Ben Johnson grants Bears’ wish to be coached harder on Day 1 by yanking 1st-string offense off field

There were calls for tougher coaching and sharper attention to detail coming out of Halas Hall throughout last season from the Bears’ backups to quarterback Caleb Williams and eventually general manager Ryan Poles. Williams practically begged for someone to come in and coach him hard after the seemingly passive, directionless approach of the previous staff.

Everyone got exactly what they asked for Wednesday in Ben Johnson’s first practice of training camp — especially the quarterback.

Williams had a rough morning that started with a pick-six to linebacker Tremaine Edmunds on the first snap of 11-on-11 work and later felt Johnson’s fire when the first-string offense couldn’t get lined up correctly in seven-on-seven drills. After multiple pre-snap issues, Johnson couldn’t watch anymore and yelled, “You’re out,” to the entire unit.

“That’s on par for how Ben is,” tight end Cole Kmet said. “If you’re not doing it right, he’s going to get you out and he’s not going to just [let] that stuff continue. It’s just a lesson to us that you’ve got to be on the details.”

The Bears should expect more of the same, especially after Johnson expressed urgency in the “race” to get ready for the Sept. 8 season opener against the Vikings. Everything might not be perfect to start the season, but players certainly won’t be complaining about practices being too lax as they did last September under former coach Matt Eberflus and offensive coordinator Shane Waldron.

That goes for the defensive side, too, where coordinator Dennis Allen steps in with a reputation for never letting anything slide. He has three decades of experience, including 14 years as a head coach or coordinator, and seems to mostly have autonomy on that side of the ball like when former coach Matt Nagy had esteemed defensive coordinator Vic Fangio on staff.

Allen opened his first practice by having the defense do up-downs while the offense ran through individual drills.

“It’s all part of building the culture of what type of defense we’re going to be,” he said. “You have to pay the toll. You have to pay the price. It’s a privilege to be on this defense. We’ve been doing that on every defense that I’ve been associated with since 2009. It’s a way to mentally train players to be tough and push through adversity.”

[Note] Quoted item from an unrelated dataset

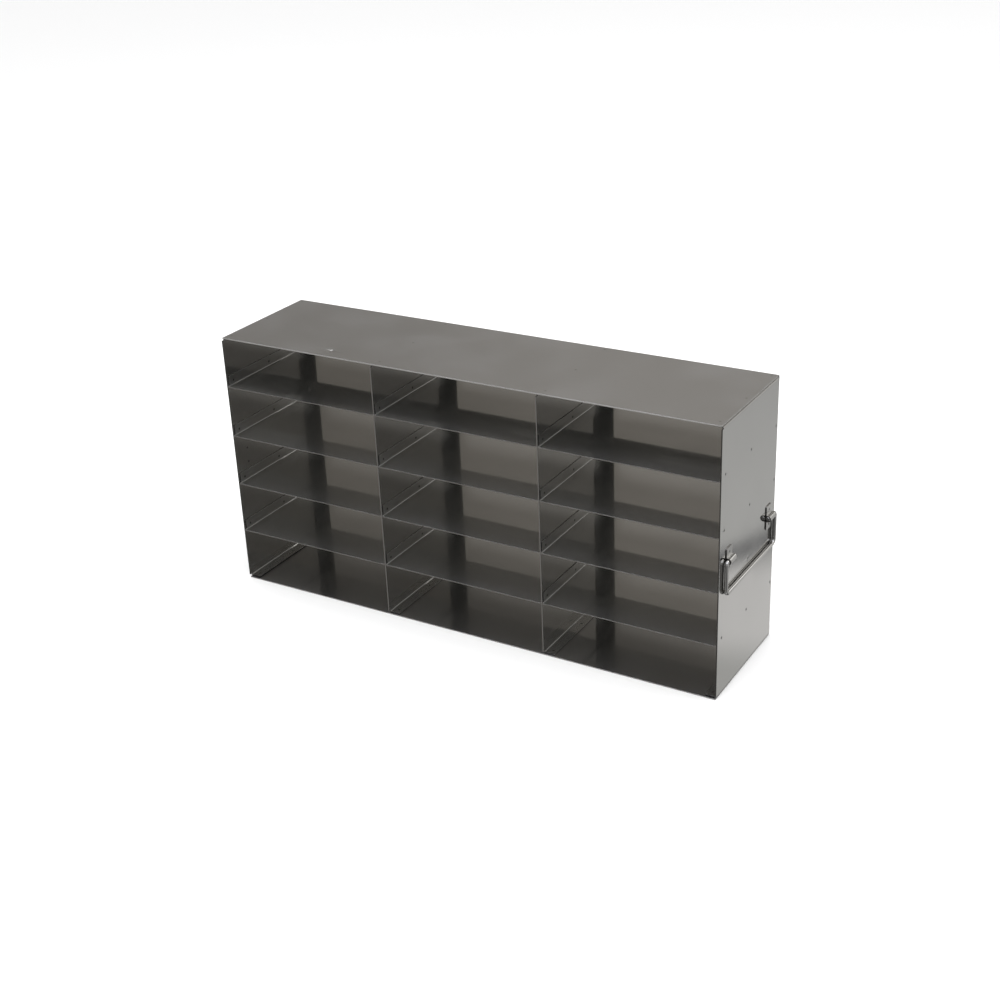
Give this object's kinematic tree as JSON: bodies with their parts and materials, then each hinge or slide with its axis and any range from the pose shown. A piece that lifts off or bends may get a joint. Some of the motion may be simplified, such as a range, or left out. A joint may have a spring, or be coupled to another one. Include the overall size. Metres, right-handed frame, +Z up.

Between Allen’s intensity and Johnson’s temperament, there’s no room for coasting. The new staff has no allegiance to players that came in under Eberflus and won’t hesitate to shake up the depth chart.

“I love that from the first play we are going, we are competing,” linebacker T.J. Edwards said. “[Johnson’s] expectations are high. That’s what it should be.”

A new way of doing things is long overdue for a team that went 15-36 over the last three seasons. There’s no sense in clinging to anything about the approach that got the Bears to that point.

Johnson is here for his offensive acumen and vision for developing Williams, but the Bears also hired him to straighten them out.

Plenty slipped through the cracks under the last few coaching staffs, and that can’t keep happening. The way for Johnson to stop that is to insist upon precision from Day 1. If he eliminates exasperating and avoidable snafus such as not getting the offense lined up right or not breaking the huddle early enough in practice, it should translate to a smarter operation during the season.